↓

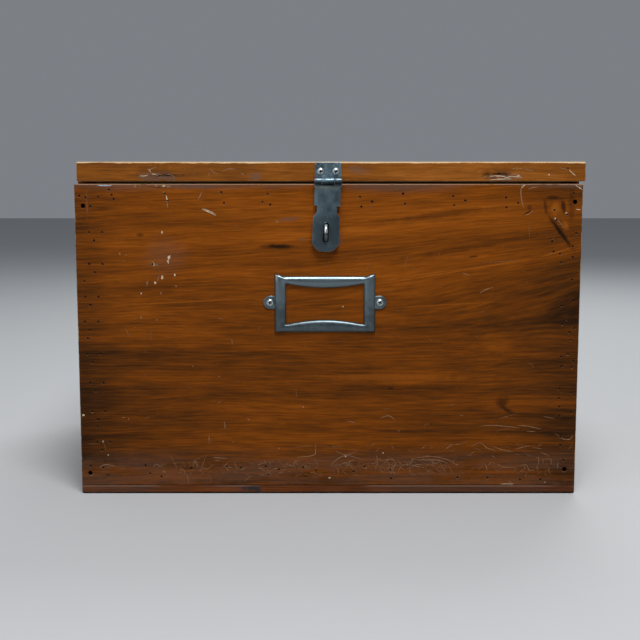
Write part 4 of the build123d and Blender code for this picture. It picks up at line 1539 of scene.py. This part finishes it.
class CHEST_OT_hinges(Operator):
    """Finishes the butt hinges"""

    bl_idname = "chest.hinges"
    bl_label = "Hinges"

    def execute(self, context):
        metal = context.scene.chest_metal
        steel = metal_finish("Hinge steel", metal.leaf, 0.4, mottle=0.4)
        screw = metal_finish("Hinge screw steel", metal.screw, 0.35)
        for side in ("left", "right"):
            paint(steel, *[f"hinge_{side}_{part}" for part in ("case_leaf", "lid_leaf", "pin")])
        paint(screw, "hinge_case_screws", "hinge_lid_screws", "staple_screws")
        return {"FINISHED"}


# Each lamp's place, its size and its share of the key power
LIGHTS = {
    "Key": ((0.15, -1.15, 2.10), 1.0, 0.95),
    "Fill": ((-1.4, -1.6, 0.9), 1.2, 0.13),
    "Back": ((0.5, 1.5, 1.8), 1.4, 0.50),
}


class CHEST_OT_stage(Operator):
    """Sets the floor, the lights and the camera"""

    bl_idname = "chest.stage"
    bl_label = "Stage"

    def execute(self, context):
        scene, stage = context.scene, context.scene.chest_stage
        s = Shader("Pale floor")
        cloud = s.noise(s.place, 30.0, 3.0) * 0.12
        tint = s.mix(cloud, stage.floor_colour, shaded(stage.floor_colour, 0.8))
        bm = bmesh.new()
        bmesh.ops.create_grid(bm, x_segments=1, y_segments=1, size=8.0)
        floor = placed("floor", mesh_of("floor", bm))
        floor.data.materials.append(s.finish(tint, 0.85))

        world = bpy.data.worlds.new("Soft surround")
        world.use_nodes = True
        background = world.node_tree.nodes["Background"]
        background.inputs[0].default_value = (*stage.sky_colour, 1.0)
        background.inputs[1].default_value = stage.sky_strength
        scene.world = world

        for name, (place, size, share) in LIGHTS.items():
            light = bpy.data.lights.new(name, "AREA")
            light.shape = "DISK"
            light.size = size
            light.energy = stage.key_power * share
            lamp = placed(name, light)
            lamp.location = place
            aim = Vector((0, 0, 0.16)) - Vector(place)
            lamp.rotation_euler = aim.to_track_quat("-Z", "Y").to_euler()

        camera = placed("Camera", bpy.data.cameras.new("Camera"))
        camera.data.sensor_width = 36.0
        camera.data.lens = stage.lens
        camera.data.clip_start = 0.05
        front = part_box("front_panel")[0].y
        place = Matrix.Translation((stage.aside, front - stage.distance, stage.height))
        camera.matrix_world = place @ Matrix.Rotation(radians(90) - stage.pitch, 4, "X")
        scene.camera = camera
        scene.view_settings.view_transform = "Standard"
        return {"FINISHED"}


OPERATORS = (
    CHEST_OT_boards,
    CHEST_OT_wear,
    CHEST_OT_nails,
    CHEST_OT_hasp,
    CHEST_OT_staple,
    CHEST_OT_label_holder,
    CHEST_OT_screws,
    CHEST_OT_hinges,
    CHEST_OT_stage,
)


class CHEST_PT_panel(Panel):
    """Lists the sizes, the colours and the pieces of the chest"""

    bl_idname = "CHEST_PT_panel"
    bl_label = "File chest"
    bl_space_type = "VIEW_3D"
    bl_region_type = "UI"
    bl_category = "Chest"

    def draw(self, context):
        layout = self.layout
        for name, group in SETTINGS:
            box = layout.box()
            for value in group.__annotations__:
                box.prop(getattr(context.scene, name), value)
        for operator in OPERATORS:
            layout.operator(operator.bl_idname)


SETTINGS = (
    ("chest_stage", StageSettings),
    ("chest_wood", WoodSettings),
    ("chest_metal", MetalSettings),
    ("chest_holder", HolderSettings),
    ("chest_screw", ScrewSettings),
)


def register():
    for name, group in SETTINGS:
        bpy.utils.register_class(group)
        setattr(bpy.types.Scene, name, PointerProperty(type=group))
    for operator in OPERATORS:
        bpy.utils.register_class(operator)
    bpy.utils.register_class(CHEST_PT_panel)


def unregister():
    bpy.utils.unregister_class(CHEST_PT_panel)
    for operator in reversed(OPERATORS):
        bpy.utils.unregister_class(operator)
    for name, group in reversed(SETTINGS):
        delattr(bpy.types.Scene, name)
        bpy.utils.unregister_class(group)


def main():
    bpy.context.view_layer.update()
    register()
    for operator in OPERATORS:
        group, name = operator.bl_idname.split(".")
        getattr(getattr(bpy.ops, group), name)()


if __name__ == "__main__":
    main()
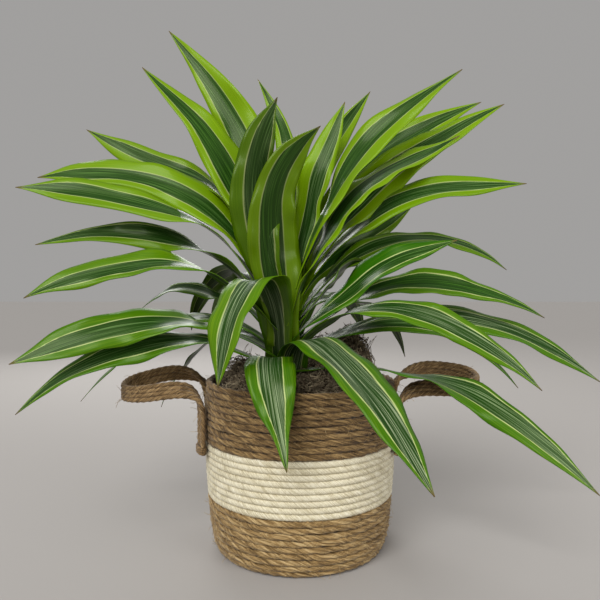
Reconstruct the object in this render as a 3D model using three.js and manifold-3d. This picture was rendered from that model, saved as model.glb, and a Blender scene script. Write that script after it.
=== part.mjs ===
// A dracaena growing in a plastic grow pot, dressed with moss, in a coiled rope basket with two loop handles.
// Millimetres, +Z up. The origin is the centre of the flat underside of the basket, and -Y is the front.
import * as THREE from "three";
import { mergeVertices } from "three/addons/utils/BufferGeometryUtils.js";
import Module from "manifold-3d";

const wasm = await Module();
wasm.setup();

// Driving dimensions.
const gap = 0.4; // between pieces that touch
const ropeWall = 9; // thickness of the coiled wall, one rope
const basketHeight = 208;
const lowerBandTop = 68;
const whiteBandTop = 134;
const baseRadius = 92;
const footRadius = 99;
const shoulderRadius = 116.5; // top of the lower band
const waistRadius = 120;
const rimRadius = 119;
const rimRound = 4;
const ringSegments = 48;

const linerThickness = 1;
const linerTop = 196;
const potHeight = 150;
const potBottomRadius = 70;
const potTopRadius = 88;
const potWall = 1.5;
const potLip = 3; // how far the pot's rim stands out
const potLipHeight = 12;
const soilTop = 152;

const mossBottom = 168;
const mossRadius = 106;
const mossEdgeTop = 198;

const stemX = -18;
const stemY = -30;
const stemRadius = 11;
const stemBottom = 110;
const stemTop = 366;

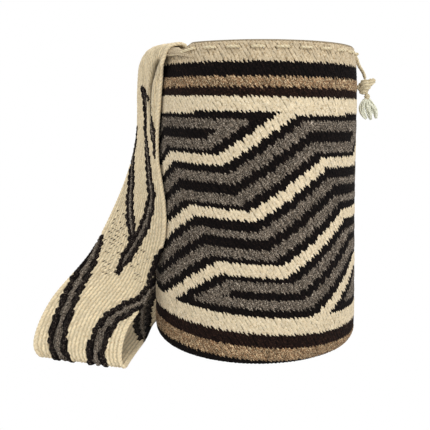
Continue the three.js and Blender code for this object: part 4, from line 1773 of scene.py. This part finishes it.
    def _seam(self, label: str, end: int) -> bpy.types.Object:
        """Build the whip stitches that sew one end of the band to the inside of the bag: a zigzag of yarn.

        Args:
            label: First word of the piece's name.
            end: Number of the end's station, 0 or -1.

        Returns:
            The new piece.
        """
        teeth = 9
        corner = np.arange(2 * teeth + 1)
        drop = np.where(corner % 2 == 0, self.seam_drop + 2.5, self.seam_drop - 5) * MM
        half = math.degrees((self.width / 2 - 3 * MM) / self.wall.size.mouth_radius)
        turns = np.radians(self._stations[end, 0] + half * (corner / teeth - 1))
        depth = -self._stations[end, 1] + self.thickness / 2 + self.relief + 0.7 * MM + 0.8 * MM
        points = polar(turns, self.wall.radius(drop) - depth, self.wall.size.height - drop)
        places = np.linspace(0, len(points) - 1, 8 * (len(points) - 1) + 1)
        path = np.stack([np.interp(places, np.arange(len(points)), line) for line in points.T], axis=-1)
        part = MeshPart()
        rope(part, path, 0.8 * MM, 4 * MM, sides=8)
        yarns = [Yarn.CREAM]
        if end == 0:
            self._root_stitches(part)
            yarns.append(Yarn.RIM)
        piece = part.build(f"{label}_seam_yarn", [self.materials.get(yarn) for yarn in yarns])
        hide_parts(f"{label}_strap_seam")
        return piece


@dataclass
class Studio:
    """Camera, pale floor and soft lights.

    The focal length and the shift of the picture's middle are in pixels, the pitch and the roll in degrees. A
    light holds its name, place, size and power. The daylight is the world's strength, which the camera sees
    as white.
    """

    image: int = 430
    focal: float = 598.05
    distance: float = 0.6408
    height: float = 0.2311
    pitch: float = 9.03
    roll: float = 0.736
    centre_shift: float = 41.14
    aim: Place = (0.0, 0.0, 0.15)
    lights: tuple[tuple[str, Place, float, float], ...] = (
        ("key", (-0.25, -1.5, 1.5), 0.9, 7.4),
        ("fill", (1.2, -1.2, 0.9), 1.0, 9.2),
        ("top", (0.0, 0.2, 1.8), 1.0, 6.0),
    )
    floor_reach: float = 6.0
    floor_drop: float = 0.2 * MM
    daylight: float = 0.75

    def build(self) -> None:
        """Add the camera, the floor, the lights and the world."""
        self._camera()
        self._floor()
        for name, place, size, power in self.lights:
            data = bpy.data.lights.new(name, "AREA")
            data.size = size
            data.energy = power
            lamp = self._placed(name, data)
            lamp.location = place
            lamp.rotation_euler = (Vector(self.aim) - Vector(place)).to_track_quat("-Z", "Y").to_euler()
        world = bpy.data.worlds.new("studio")
        world.use_nodes = True
        tree = world.node_tree
        background = tree.nodes["Background"]
        background.inputs["Color"].default_value = (1, 1, 1, 1)
        ray = add_node(tree, "ShaderNodeLightPath", -500, 0).outputs["Is Camera Ray"]
        strength = add_node(tree, "ShaderNodeMapRange", -250, 0, Value=ray, To_Min=self.daylight, To_Max=1.0)
        tree.links.new(strength.outputs["Result"], background.inputs["Strength"])
        bpy.context.scene.world = world
        bpy.context.scene.view_settings.view_transform = "Standard"

    @staticmethod
    def _placed(name: str, data: bpy.types.ID) -> bpy.types.Object:
        """Make an object of some data and link it to the scene.

        Args:
            name: Name of the object.
            data: Its mesh, light or camera.

        Returns:
            The new object.
        """
        thing = bpy.data.objects.new(name, data)
        bpy.context.collection.objects.link(thing)
        return thing

    def _camera(self) -> None:
        """Add the camera of the photograph: in front, looking slightly down."""
        data = bpy.data.cameras.new("camera")
        data.sensor_width = 36.0
        data.lens = self.focal / self.image * data.sensor_width
        data.shift_x = -self.centre_shift / self.image
        camera = self._placed("camera", data)
        down = Matrix.Rotation(math.radians(90 - self.pitch), 4, "X")
        rolled = Matrix.Rotation(math.radians(self.roll), 4, "Z")
        camera.matrix_world = Matrix.Translation((0, -self.distance, self.height)) @ down @ rolled
        bpy.context.scene.camera = camera

    def _floor(self) -> None:
        """Add a plain floor that the camera sees as white."""
        mesh = bpy.data.meshes.new("floor")
        reach = self.floor_reach
        corners = [(-reach, -reach, 0), (reach, -reach, 0), (reach, reach, 0), (-reach, reach, 0)]
        mesh.from_pydata(corners, [], [(0, 1, 2, 3)])
        floor = self._placed("floor", mesh)
        floor.location.z = -self.floor_drop
        material = bpy.data.materials.new("floor")
        material.use_nodes = True
        tree = material.node_tree
        tree.nodes.clear()
        diffuse = add_node(tree, "ShaderNodeBsdfDiffuse", 0, 100, Color=(0.9, 0.9, 0.9, 1))
        glow = add_node(tree, "ShaderNodeEmission", 0, -100, Color=(1, 1, 1, 1), Strength=1.0)
        ray = add_node(tree, "ShaderNodeLightPath", 0, 400).outputs["Is Camera Ray"]
        numbered = {1: diffuse.outputs["BSDF"], 2: glow.outputs["Emission"]}
        mix = add_node(tree, "ShaderNodeMixShader", 250, 0, numbered, Fac=ray)
        add_node(tree, "ShaderNodeOutputMaterial", 500, 0, Surface=mix.outputs["Shader"])
        mesh.materials.append(material)


def main() -> None:
    """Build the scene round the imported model."""
    logging.basicConfig(level=logging.INFO, format="%(name)s %(message)s")
    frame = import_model()
    LOG.info("frame nodes: %s", sorted(frame["nodes"]))
    Studio().build()
    materials = YarnMaterials()
    wall = Wall(WallSize())
    drawstring = Drawstring(wall, materials)
    bag = BagBody(wall, materials)
    strap = Strap(wall, materials)
    cord_pieces = drawstring.build()
    bag_pieces = bag.build()
    strap_pieces = strap.build()
    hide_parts("drawstring")
    for piece in bag_pieces:
        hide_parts("bag_body")
    slots = {
        "crocheted_wool": bag_pieces,
        "woven_band": strap_pieces[:-2],
        "sewing_yarn": strap_pieces[-2:],
        "cord_yarn": [piece for piece in cord_pieces if "fleece" not in piece.name],
        "fleece": [piece for piece in cord_pieces if "fleece" in piece.name],
    }
    for slot, pieces in slots.items():
        for piece in pieces:
            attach(piece, "root")


if __name__ == "__main__":
    main()
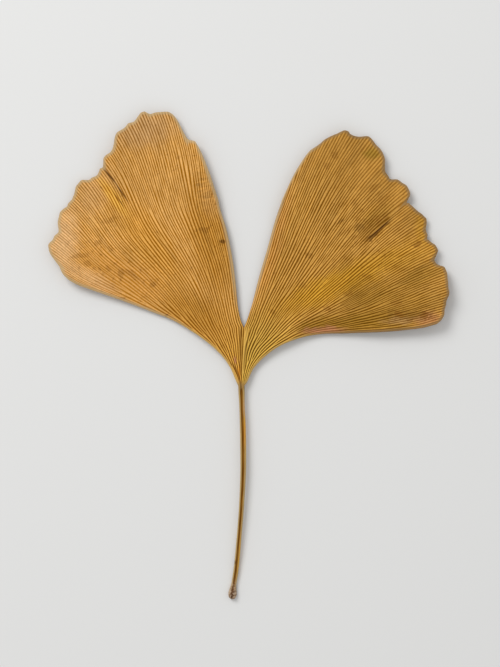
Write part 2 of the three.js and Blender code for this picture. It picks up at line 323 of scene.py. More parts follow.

↑

■ Written exercise ■
Find every line that has "context" in it, then return those lines.

■ Completed exercise ■
    def execute(self, context):
        metal = context.scene.chest_metal
    def execute(self, context):
        scene, stage = context.scene, context.scene.chest_stage
    def draw(self, context):
                box.prop(getattr(context.scene, name), value)
    bpy.context.view_layer.update()
        bpy.context.scene.world = world
        bpy.context.scene.view_settings.view_transform = "Standard"
        bpy.context.collection.objects.link(thing)
        bpy.context.scene.camera = camera